* EXTRACTED ENTRIES *
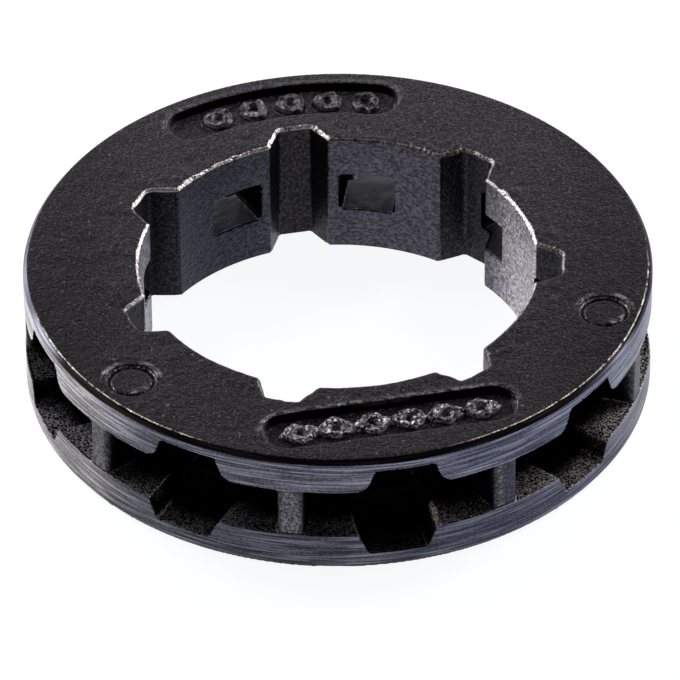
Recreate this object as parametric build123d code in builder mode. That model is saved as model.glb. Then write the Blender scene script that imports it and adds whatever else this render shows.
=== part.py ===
from build123d import *
from math import cos, hypot, radians, sin
import os

# Chainsaw rim sprocket: one steel casting with a splined bore and two flanges
# that are joined by a hub wall and a ring of drive posts. Millimetres, +Z up,
# with the origin on the bore axis at the lower face. A spline groove lies on +X.

# Turned outside
outer_diameter = 30.2
rim_height = 6.6
rim_chamfer_width = 0.32
rim_chamfer_height = 0.20

# Splined bore: flared grooves between the lands that ride on the drum's splines
groove_count = 7
land_diameter = 19.05
groove_depth = 1.195
groove_mouth_width = 2.80
groove_floor_width = 1.58
groove_floor_corner = 0.25
groove_mouth_corner = 0.16
bore_edge_chamfer = 0.14

# Flanges, hub wall and drive posts
pocket_count = 9
pocket_angle = 2.75
flange_thickness = 1.98
hub_wall_thickness = 1.28
post_tip_width = 1.23
post_root_width = 1.95
post_tip_setback = 0.04
post_tip_corner = 0.22
post_root_corner = 0.60

# Channel that each pocket cuts into both flanges, out through their rims
channel_mouth_width = 3.74
channel_floor_width = 2.82
upper_channel_depth = 1.24
lower_channel_depth = 1.06
channel_stagger = 0.16
upper_mouth_corner = 0.78
lower_mouth_corner = 0.45
channel_floor_corner = 0.14
channel_neck_width = 5.26
channel_hub_gap = 0.12

# Window from each pocket through the hub wall into the bore
window_width = 2.82
window_height = 2.20
window_corner = 0.22

# Sunk label panels in the upper face, one along an arc and one straight
panel_depth = 0.40
panel_draft = 12
arc_panel_rim_margin = 1.05
arc_panel_width = 2.30
arc_panel_angle = 104.0
arc_panel_sweep = 41.6
bar_panel_rim_margin = 1.80
bar_panel_width = 2.40
bar_panel_length = 12.10
bar_panel_angle = -76.9

# Round ejector marks in the upper face
ejector_angles = (-16.4, -135.6)
ejector_rim_margin = 0.68
ejector_diameter = 2.25
ejector_depth = 0.12

# Sizes that follow from the ones above
outer_radius = outer_diameter / 2
land_radius = land_diameter / 2
groove_floor_radius = land_radius + groove_depth
hub_wall_radius = groove_floor_radius + hub_wall_thickness
slot_top = rim_height - flange_thickness
slot_height = slot_top - flange_thickness
pocket_pitch = 360 / pocket_count
post_angle = pocket_angle + pocket_pitch / 2
post_tip_radius = outer_radius - post_tip_setback
post_length = post_tip_radius - hub_wall_radius
arc_panel_radius = outer_radius - arc_panel_rim_margin - arc_panel_width / 2
bar_panel_radius = outer_radius - bar_panel_rim_margin - bar_panel_width / 2
ejector_radius = outer_radius - ejector_rim_margin - ejector_diameter / 2

# How far a cut runs on past the surface that it opens through
overrun = 1.0


def polar(radius, angle):
    """Point at a radius and an angle in degrees about the bore axis."""
    return (radius * cos(radians(angle)), radius * sin(radians(angle)))


def at_radius(vertices, radius):
    """The vertices that lie at one distance from the bore axis."""
    tolerance = 0.01
    return vertices.filter_by(lambda vertex: abs(hypot(vertex.X, vertex.Y) - radius) < tolerance)


def inner_corners(vertices, height):
    """The two corners nearest the middle of those at one height of a section."""
    level = vertices.filter_by_position(Axis.Y, height, height)
    return level.sort_by(Axis.X)[1:-1]


def spool_section():
    """Half section of the two flanges, joined well inside the hub wall."""
    core_radius = (land_radius + hub_wall_radius) / 2
    with BuildSketch() as section:
        with BuildLine():
            Polyline(
                (land_radius, 0),
                (outer_radius - rim_chamfer_width, 0),
                (outer_radius, rim_chamfer_height),
                (outer_radius, flange_thickness),
                (core_radius, flange_thickness),
                (core_radius, slot_top),
                (outer_radius, slot_top),
                (outer_radius, rim_height - rim_chamfer_height),
                (outer_radius - rim_chamfer_width, rim_height),
                (land_radius, rim_height),
                close=True,
            )
        make_face()
    return section.sketch


def post_blank():
    """One drive post along +X, thicker at its root, inside the hub wall, than at its tip."""
    with BuildSketch() as blank:
        Polygon(
            (land_radius, -post_root_width / 2),
            (outer_radius, -post_tip_width / 2),
            (outer_radius, post_tip_width / 2),
            (land_radius, post_root_width / 2),
            align=None,
        )
    return blank.sketch


def post_ring_outline():
    """Hub wall and drive posts, as seen along the bore axis."""
    post = post_blank()
    with BuildSketch() as outline:
        with PolarLocations(0, pocket_count, start_angle=post_angle):
            add(post)
        Circle(post_tip_radius, mode=Mode.INTERSECT)
        Circle(hub_wall_radius)
        fillet(at_radius(outline.vertices(), hub_wall_radius), min(post_root_corner, post_length / 2))
        fillet(at_radius(outline.vertices(), post_tip_radius), min(post_tip_corner, post_length / 4))
        Circle(land_radius, mode=Mode.SUBTRACT)
    return outline.sketch


def groove_blank():
    """One spline groove along +X, flared towards the bore."""
    flare = (groove_mouth_width - groove_floor_width) / (groove_floor_radius - land_radius)
    inside_bore = land_radius - overrun
    inner_width = groove_mouth_width + flare * overrun
    with BuildSketch() as blank:
        Polygon(
            (inside_bore, -inner_width / 2),
            (groove_floor_radius, -groove_floor_width / 2),
            (groove_floor_radius, groove_floor_width / 2),
            (inside_bore, inner_width / 2),
            align=None,
        )
    return blank.sketch


def bore_outline():
    """The seven lands and seven grooves of the spline, as seen along the axis."""
    groove = groove_blank()
    with BuildSketch() as outline:
        Circle(land_radius)
        with PolarLocations(0, groove_count):
            add(groove)
        fillet(at_radius(outline.vertices(), land_radius), groove_mouth_corner)
        floor_corners = at_radius(outline.vertices(), hypot(groove_floor_radius, groove_floor_width / 2))
        fillet(floor_corners, groove_floor_corner)
    return outline.sketch


def channel_section():
    """Section of a pocket's channel across its length: a neck between the two
    flanges, with a groove of slanted sides into each of them. The two grooves
    are staggered a little about the middle of the pocket."""
    upper = channel_stagger
    lower = -channel_stagger
    half_neck = channel_neck_width / 2
    half_mouth = channel_mouth_width / 2
    half_floor = channel_floor_width / 2
    upper_floor = slot_top + upper_channel_depth
    lower_floor = flange_thickness - lower_channel_depth
    with BuildSketch() as section:
        Polygon(
            (-half_neck, flange_thickness),
            (lower - half_mouth, flange_thickness),
            (lower - half_floor, lower_floor),
            (lower + half_floor, lower_floor),
            (lower + half_mouth, flange_thickness),
            (half_neck, flange_thickness),
            (half_neck, slot_top),
            (upper + half_mouth, slot_top),
            (upper + half_floor, upper_floor),
            (upper - half_floor, upper_floor),
            (upper - half_mouth, slot_top),
            (-half_neck, slot_top),
            align=None,
        )
        fillet(section.vertices().group_by(Axis.Y)[-1], channel_floor_corner)
        fillet(section.vertices().group_by(Axis.Y)[0], channel_floor_corner)
        fillet(inner_corners(section.vertices(), slot_top), upper_mouth_corner)
        fillet(inner_corners(section.vertices(), flange_thickness), lower_mouth_corner)
    return section.sketch


def arc_panel_outline():
    """Panel outline that follows the rim, with round ends."""
    centre_line = CenterArc(
        (0, 0), arc_panel_radius, arc_panel_angle - arc_panel_sweep / 2, arc_panel_sweep
    )
    with BuildSketch() as outline:
        SlotArc(centre_line, arc_panel_width)
    return outline.sketch


def bar_panel_outline():
    """Straight panel outline with round ends, square to its radius."""
    with BuildSketch() as outline:
        with Locations(polar(bar_panel_radius, bar_panel_angle)):
            SlotOverall(bar_panel_length, bar_panel_width, rotation=bar_panel_angle + 90)
    return outline.sketch


spool = spool_section()
post_ring = post_ring_outline()
bore = bore_outline()
channel = channel_section()
arc_panel = arc_panel_outline()
bar_panel = bar_panel_outline()

with BuildPart() as rim_sprocket:
    # Turned flanges on their common core
    with BuildSketch(Plane.XZ):
        add(spool)
    revolve(axis=Axis.Z)

    # Hub wall and drive posts between the flanges
    with BuildSketch(Plane.XY.offset(flange_thickness)):
        add(post_ring)
    extrude(amount=slot_height)

    # Splined bore, with its edge broken at the upper face
    with BuildSketch():
        add(bore)
    extrude(amount=rim_height, mode=Mode.SUBTRACT)
    bore_edge = rim_sprocket.faces().sort_by(Axis.Z)[-1].inner_wires()[0]
    chamfer(bore_edge.edges(), bore_edge_chamfer)

    # Channels and windows of the pockets
    for pocket in range(pocket_count):
        angle = pocket_angle + pocket_pitch * pocket
        across = Plane.YZ.rotated((0, 0, angle))
        with BuildSketch(across.offset(hub_wall_radius + channel_hub_gap)):
            add(channel)
        extrude(amount=outer_radius + overrun - hub_wall_radius, mode=Mode.SUBTRACT)
        with BuildSketch(across.offset(land_radius - overrun)):
            with Locations((0, rim_height / 2)):
                RectangleRounded(window_width, window_height, window_corner)
        extrude(amount=hub_wall_radius + 2 * overrun - land_radius, mode=Mode.SUBTRACT)

    # Label panels
    with BuildSketch(Plane.XY.offset(rim_height)):
        add(arc_panel)
        add(bar_panel)
    extrude(amount=-panel_depth, taper=panel_draft, mode=Mode.SUBTRACT)

    # Ejector marks
    with BuildSketch(Plane.XY.offset(rim_height)):
        for angle in ejector_angles:
            with Locations(polar(ejector_radius, angle)):
                Circle(ejector_diameter / 2)
    extrude(amount=-ejector_depth, taper=panel_draft, mode=Mode.SUBTRACT)

rim_sprocket.part.label = "rim_sprocket"
os.makedirs("parts", exist_ok=True)
export_step(rim_sprocket.part, "parts/rim_sprocket.step")
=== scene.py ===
"""Looks of the chainsaw rim sprocket: one dark steel casting with a turned rim."""
import math
from types import SimpleNamespace

import bmesh
import bpy
import numpy as np
from mathutils import Matrix, Vector


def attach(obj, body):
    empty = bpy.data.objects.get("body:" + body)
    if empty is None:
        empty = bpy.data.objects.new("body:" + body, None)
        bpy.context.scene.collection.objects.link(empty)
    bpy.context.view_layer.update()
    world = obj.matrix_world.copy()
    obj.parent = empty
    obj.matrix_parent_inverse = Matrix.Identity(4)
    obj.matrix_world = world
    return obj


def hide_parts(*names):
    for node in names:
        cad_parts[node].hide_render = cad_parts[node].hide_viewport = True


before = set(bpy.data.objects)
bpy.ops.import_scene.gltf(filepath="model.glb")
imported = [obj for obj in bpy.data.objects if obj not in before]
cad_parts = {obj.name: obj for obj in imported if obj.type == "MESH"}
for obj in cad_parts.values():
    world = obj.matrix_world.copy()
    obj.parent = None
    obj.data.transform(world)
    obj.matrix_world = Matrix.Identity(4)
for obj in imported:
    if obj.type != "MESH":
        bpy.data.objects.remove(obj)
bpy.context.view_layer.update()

MM = 0.001

# Camera, as fitted to the outlines in the photograph
CAMERA_ELEVATION = 38.9
CAMERA_AZIMUTH = 1.5
CAMERA_ROLL = -0.36
CAMERA_DISTANCE = 362.4 * MM
CAMERA_TARGET = (0.083 * MM, 0.0, 1.63 * MM)
CAMERA_LENS = 396.9

# Sizes of the casting in millimetres, as the solid has them
OUTER_RADIUS = 15.1
LAND_RADIUS = 9.525
HEIGHT = 6.6
GROOVE_COUNT = 7
GROOVE_DEPTH = 1.195
GROOVE_MOUTH = 2.80
GROOVE_FLOOR = 1.58
POCKET_COUNT = 9
POCKET_ANGLE = 2.75
POCKET_PITCH = math.tau / POCKET_COUNT
POST_RADIUS = 15.0
FLANGE = 1.98
SLOT_TOP = 4.62
SOLID_CHAMFER = (0.32, 0.20)
ARC_PANEL = dict(radius=12.9, width=2.30, angle=104.0, sweep=41.6)
BAR_PANEL = dict(radius=12.1, width=2.40, length=12.10, angle=-76.9)
EJECTORS = ((13.295, -16.4), (13.295, -135.6))

# The mesh, in millimetres: its first grid, its size, and how near the true profile it is snapped
VOXEL = 0.085
TRIANGLES = 192000
RIM_SNAP = 0.045
CHAMFER_SNAP = 0.065
BORE_SNAP = 0.06
BORE_SNAP_TOP = 6.36

# The turned rim, and the steeper chamfer of the photograph with the zone that it pulls along
RIM_RADIUS = OUTER_RADIUS - 0.008
CHAMFER_WIDTH = 0.19
CHAMFER_HEIGHT = 0.28
CHAMFER_PULL_RADIUS = 14.45
CHAMFER_PULL_DEPTH = 0.6

# Unevenness of the casting: height, size of the lumps and seed; more of it on the bore's upper edge
SWELLS = ((0.012, 1.3, 11), (0.012, 0.55, 12), (0.011, 0.27, 13))
BORE_EDGE_SWELL = 1.3

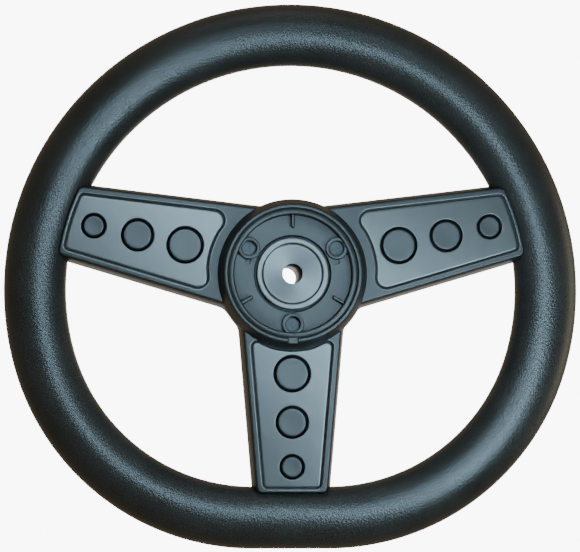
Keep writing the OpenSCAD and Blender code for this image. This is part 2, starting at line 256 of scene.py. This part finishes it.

* GOAL *
From the material above, gather all lines that include the string "Identity" and copy them.

* EXERCISE RESPONSE *
    obj.matrix_parent_inverse = Matrix.Identity(4)
    obj.matrix_world = Matrix.Identity(4)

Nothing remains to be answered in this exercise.